FRESNO, Calif. - Lightning struck a group of Boy Scouts taking shelter from a summer storm in Sequoia National Park, killing the troop leader and a 13-year-old scout, according to a ranger and the boy's parents.

Troop leader, Steve McCullough, 29, was pronounced dead Thursday night, according to the Tulare County coroner's office.

Boyscout, Ryan Collins, 13, died Friday morning, according to his parents, Sue and Peter Collins. "We just lost our son," said Sue Collins after rushing to the hospital in Fresno to be with her critically injured son.

The deaths come just days after four men were electrocuted while putting up a tent at the National Scout Jamboree in Virginia.

The lightning strike happened at 4 p.m. along John Muir Trail near Sandy Meadow, said park ranger, Alexandra Picavet. The group was located at an altitude of 10,700 feet, about four miles west of Mount Whitney.

The Boy Scout group from St. Helena, was in a meadow surrounded by trees when the lightning storm became heavy. They split into two groups and set up two tarps more than 50 feet apart to seek protection from the storm, Picavet said. Then, a lightning strike made a direct hit on one of the tarps.

The group of seven juveniles and five adults was on the seventh day of a nine-day camping trip. There had been lightning storms on and off most of the day, Picavet said.

After the lightning bolt hit the tarp, Two of the scouts made a 25-minute run to the nearest ranger station and hurried back with the on-duty ranger, Picavet said.

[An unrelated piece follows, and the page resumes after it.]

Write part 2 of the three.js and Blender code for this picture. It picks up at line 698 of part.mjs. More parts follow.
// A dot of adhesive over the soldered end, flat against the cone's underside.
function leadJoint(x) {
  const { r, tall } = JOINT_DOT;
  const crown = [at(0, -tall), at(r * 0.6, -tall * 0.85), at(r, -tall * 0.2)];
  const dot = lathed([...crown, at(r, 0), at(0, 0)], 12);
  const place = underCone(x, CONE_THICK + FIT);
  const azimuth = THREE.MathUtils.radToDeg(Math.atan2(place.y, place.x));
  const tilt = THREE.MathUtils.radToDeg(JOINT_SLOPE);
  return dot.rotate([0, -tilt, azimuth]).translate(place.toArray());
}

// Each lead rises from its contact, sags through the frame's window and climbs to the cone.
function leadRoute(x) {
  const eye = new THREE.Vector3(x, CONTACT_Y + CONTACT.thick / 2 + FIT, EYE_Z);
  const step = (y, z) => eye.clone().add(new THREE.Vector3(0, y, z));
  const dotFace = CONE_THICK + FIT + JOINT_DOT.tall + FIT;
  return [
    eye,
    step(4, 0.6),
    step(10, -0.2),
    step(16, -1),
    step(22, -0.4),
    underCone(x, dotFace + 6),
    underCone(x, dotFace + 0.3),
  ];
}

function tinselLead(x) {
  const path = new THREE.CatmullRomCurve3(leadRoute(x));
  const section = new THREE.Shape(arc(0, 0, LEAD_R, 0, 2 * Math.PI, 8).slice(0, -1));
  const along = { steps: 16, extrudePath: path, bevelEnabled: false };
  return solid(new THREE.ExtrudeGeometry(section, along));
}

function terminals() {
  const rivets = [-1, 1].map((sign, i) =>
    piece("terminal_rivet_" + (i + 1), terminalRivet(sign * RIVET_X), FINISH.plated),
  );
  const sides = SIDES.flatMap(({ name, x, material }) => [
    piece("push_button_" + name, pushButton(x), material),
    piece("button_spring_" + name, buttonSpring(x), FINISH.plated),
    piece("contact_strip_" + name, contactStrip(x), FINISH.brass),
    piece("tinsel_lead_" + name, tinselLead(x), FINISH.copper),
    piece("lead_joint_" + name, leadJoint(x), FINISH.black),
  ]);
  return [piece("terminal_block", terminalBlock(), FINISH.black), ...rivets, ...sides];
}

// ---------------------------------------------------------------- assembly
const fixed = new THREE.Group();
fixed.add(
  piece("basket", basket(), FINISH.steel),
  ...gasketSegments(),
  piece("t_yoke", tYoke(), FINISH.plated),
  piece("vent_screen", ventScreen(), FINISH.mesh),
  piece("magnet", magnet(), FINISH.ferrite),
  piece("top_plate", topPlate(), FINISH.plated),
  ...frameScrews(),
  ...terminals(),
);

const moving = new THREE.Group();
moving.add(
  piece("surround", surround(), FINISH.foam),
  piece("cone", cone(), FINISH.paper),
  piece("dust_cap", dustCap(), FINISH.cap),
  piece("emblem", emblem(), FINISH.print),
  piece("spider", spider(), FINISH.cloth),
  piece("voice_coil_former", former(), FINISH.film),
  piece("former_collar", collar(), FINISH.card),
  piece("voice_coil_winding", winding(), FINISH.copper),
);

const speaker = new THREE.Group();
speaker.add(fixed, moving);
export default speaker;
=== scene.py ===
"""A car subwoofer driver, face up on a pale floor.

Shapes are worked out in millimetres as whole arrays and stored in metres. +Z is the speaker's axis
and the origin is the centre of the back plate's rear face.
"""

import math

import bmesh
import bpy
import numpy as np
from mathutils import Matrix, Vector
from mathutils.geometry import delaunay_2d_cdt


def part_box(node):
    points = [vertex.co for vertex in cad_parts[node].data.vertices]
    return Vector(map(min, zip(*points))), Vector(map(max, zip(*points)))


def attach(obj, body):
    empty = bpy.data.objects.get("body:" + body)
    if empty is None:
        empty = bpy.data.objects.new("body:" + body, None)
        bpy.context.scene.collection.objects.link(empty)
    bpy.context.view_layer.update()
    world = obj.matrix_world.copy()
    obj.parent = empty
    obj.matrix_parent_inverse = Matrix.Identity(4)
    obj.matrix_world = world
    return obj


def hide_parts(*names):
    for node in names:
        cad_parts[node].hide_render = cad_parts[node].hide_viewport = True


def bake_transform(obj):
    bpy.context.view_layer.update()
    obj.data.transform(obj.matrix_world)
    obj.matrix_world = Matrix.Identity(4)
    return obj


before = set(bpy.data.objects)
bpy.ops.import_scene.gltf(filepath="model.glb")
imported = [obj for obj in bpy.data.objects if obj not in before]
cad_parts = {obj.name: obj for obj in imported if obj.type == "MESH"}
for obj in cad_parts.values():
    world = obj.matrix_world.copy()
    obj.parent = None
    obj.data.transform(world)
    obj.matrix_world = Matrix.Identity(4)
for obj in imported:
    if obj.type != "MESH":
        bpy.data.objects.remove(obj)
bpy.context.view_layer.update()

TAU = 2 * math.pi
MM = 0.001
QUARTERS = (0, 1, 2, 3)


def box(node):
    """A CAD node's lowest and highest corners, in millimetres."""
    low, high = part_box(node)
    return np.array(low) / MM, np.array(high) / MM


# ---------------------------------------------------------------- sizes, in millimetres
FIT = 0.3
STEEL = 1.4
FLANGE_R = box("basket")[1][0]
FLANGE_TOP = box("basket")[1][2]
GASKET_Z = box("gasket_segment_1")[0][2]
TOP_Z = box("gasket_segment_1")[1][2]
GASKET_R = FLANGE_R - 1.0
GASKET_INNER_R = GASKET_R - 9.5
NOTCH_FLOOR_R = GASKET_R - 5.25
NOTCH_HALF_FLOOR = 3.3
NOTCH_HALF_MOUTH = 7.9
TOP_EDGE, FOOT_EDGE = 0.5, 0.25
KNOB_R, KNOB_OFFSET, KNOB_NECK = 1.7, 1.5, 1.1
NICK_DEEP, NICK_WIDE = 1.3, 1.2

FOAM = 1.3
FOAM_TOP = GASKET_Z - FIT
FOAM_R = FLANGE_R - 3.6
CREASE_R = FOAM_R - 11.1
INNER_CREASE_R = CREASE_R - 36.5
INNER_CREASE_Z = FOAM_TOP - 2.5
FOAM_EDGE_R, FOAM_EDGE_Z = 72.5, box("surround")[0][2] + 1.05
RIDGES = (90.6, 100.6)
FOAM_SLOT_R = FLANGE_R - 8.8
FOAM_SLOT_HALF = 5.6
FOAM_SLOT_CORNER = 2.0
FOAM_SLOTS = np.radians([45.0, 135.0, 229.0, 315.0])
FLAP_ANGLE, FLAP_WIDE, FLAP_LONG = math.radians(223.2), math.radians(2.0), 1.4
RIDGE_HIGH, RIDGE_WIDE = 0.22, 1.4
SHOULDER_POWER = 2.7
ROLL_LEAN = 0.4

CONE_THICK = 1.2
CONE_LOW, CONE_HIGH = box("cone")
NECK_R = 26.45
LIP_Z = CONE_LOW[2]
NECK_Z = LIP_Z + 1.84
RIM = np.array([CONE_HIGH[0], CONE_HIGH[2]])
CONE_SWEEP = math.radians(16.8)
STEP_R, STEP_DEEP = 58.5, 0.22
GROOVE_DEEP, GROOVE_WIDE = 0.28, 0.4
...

When they returned, people were performing cardiopulmonary resuscitation to the injured. The Park Service's emergency personnel were called, and it took five helicopters to recover and evacuate the group.

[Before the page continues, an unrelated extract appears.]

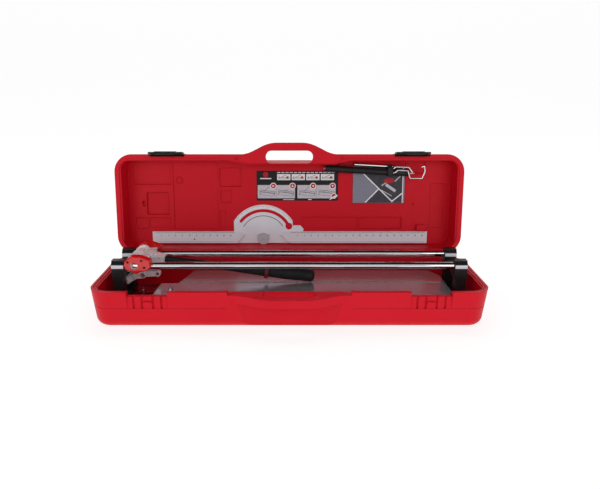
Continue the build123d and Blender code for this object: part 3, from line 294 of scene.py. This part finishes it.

Two of the injured remained hospitalized in Fresno, and others were being treated in Visalia after being evacuated from the park. Some of the injuries were described as serious.

The two lightning strike victims were the seventh and eighth fatalities in Sequoia and Kings Canyon National Parks this year. A spokesman says its been several years since someone has been killed by lightning in the park.

Park Rangers caution that afternoon storms are common in the High Sierra during the mid-summer, and they suggest if you are caught in one to come down from peaks, bluffs or cliffs, and to also stay away from granite.